▸ **What you should do**
Copy out each line in the material below that has the word "scene".

▸ **Given information**

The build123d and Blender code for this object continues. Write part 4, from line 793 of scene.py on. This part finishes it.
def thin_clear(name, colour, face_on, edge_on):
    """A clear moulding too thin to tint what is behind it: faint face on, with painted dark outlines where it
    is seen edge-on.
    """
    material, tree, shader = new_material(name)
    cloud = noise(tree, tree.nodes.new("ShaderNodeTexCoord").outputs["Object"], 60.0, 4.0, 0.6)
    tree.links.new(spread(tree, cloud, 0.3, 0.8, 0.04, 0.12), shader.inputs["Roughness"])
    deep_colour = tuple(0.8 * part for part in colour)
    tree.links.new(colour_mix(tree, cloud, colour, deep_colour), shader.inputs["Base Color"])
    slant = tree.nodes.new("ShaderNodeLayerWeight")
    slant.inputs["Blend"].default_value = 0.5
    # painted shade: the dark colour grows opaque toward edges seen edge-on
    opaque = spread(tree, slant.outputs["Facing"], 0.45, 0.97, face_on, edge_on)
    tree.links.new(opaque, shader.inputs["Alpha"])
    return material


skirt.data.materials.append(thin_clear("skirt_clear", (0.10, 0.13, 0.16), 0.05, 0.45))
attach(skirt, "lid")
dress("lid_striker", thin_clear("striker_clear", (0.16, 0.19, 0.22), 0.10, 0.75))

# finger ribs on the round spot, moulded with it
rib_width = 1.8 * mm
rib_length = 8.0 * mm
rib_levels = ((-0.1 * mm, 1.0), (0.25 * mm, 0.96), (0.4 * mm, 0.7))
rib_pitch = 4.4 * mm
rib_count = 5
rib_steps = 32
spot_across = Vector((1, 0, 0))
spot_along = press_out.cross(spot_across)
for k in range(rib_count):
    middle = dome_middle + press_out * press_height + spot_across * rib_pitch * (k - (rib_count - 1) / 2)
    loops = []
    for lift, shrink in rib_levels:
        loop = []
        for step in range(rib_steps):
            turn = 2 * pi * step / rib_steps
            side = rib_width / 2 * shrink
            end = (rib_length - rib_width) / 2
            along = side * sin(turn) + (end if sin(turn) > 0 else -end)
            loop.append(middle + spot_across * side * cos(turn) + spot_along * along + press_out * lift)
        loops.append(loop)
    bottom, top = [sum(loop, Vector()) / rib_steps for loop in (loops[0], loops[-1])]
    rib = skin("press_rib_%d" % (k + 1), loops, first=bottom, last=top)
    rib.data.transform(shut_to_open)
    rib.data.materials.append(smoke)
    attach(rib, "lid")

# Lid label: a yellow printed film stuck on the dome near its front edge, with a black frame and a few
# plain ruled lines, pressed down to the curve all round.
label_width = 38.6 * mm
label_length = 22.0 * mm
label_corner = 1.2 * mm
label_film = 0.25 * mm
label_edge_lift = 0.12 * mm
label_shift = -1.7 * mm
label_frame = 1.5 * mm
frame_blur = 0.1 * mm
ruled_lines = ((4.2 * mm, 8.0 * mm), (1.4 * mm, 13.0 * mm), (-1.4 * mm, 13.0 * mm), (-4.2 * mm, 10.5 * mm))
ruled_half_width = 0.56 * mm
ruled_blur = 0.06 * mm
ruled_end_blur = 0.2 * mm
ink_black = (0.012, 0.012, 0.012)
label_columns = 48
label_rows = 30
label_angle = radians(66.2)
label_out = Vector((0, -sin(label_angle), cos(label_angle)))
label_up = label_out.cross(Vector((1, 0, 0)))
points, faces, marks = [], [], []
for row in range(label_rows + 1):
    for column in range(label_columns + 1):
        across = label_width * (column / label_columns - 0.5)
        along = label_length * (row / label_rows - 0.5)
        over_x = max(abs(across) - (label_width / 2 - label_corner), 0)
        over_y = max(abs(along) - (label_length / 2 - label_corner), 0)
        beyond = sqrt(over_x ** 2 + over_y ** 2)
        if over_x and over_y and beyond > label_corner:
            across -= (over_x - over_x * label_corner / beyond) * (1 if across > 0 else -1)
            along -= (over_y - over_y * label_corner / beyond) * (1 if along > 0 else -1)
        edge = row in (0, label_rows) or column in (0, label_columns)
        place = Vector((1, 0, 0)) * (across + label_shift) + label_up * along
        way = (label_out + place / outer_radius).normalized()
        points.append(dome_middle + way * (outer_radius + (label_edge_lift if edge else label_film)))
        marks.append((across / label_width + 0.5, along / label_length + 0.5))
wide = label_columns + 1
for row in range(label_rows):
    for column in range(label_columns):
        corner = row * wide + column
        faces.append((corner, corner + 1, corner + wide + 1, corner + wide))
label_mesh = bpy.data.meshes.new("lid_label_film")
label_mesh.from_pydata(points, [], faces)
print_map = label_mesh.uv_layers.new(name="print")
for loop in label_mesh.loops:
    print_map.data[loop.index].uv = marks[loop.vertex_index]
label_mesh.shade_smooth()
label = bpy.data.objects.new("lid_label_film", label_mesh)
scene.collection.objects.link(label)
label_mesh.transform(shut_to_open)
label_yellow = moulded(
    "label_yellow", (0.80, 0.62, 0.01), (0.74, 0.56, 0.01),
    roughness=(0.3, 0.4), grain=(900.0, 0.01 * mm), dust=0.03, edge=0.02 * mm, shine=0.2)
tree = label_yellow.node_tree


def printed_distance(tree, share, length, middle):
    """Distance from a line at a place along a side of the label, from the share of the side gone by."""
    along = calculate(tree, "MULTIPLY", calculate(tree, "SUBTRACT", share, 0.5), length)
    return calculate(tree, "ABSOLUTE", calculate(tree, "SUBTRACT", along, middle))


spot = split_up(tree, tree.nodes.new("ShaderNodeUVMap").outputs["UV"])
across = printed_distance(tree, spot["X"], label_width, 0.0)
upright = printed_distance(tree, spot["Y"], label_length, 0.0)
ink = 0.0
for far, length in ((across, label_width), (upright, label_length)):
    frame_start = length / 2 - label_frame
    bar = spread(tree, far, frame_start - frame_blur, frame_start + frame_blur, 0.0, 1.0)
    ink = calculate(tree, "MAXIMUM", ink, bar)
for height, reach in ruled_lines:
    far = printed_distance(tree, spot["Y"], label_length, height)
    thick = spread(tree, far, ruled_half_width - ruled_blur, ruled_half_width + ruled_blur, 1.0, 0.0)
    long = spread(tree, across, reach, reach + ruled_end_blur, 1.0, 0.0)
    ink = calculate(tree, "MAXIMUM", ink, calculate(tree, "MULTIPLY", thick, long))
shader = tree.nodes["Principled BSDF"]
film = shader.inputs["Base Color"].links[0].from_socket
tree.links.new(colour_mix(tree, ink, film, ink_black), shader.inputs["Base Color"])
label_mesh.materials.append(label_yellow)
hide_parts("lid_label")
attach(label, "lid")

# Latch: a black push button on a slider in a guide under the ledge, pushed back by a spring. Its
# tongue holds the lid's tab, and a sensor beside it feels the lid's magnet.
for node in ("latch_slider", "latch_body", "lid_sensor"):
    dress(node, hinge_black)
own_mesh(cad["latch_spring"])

▸ **The reply**
The build123d and Blender code for this object continues. Write part 4, from line 793 of scene.py on. This part finishes it.
scene.collection.objects.link(label)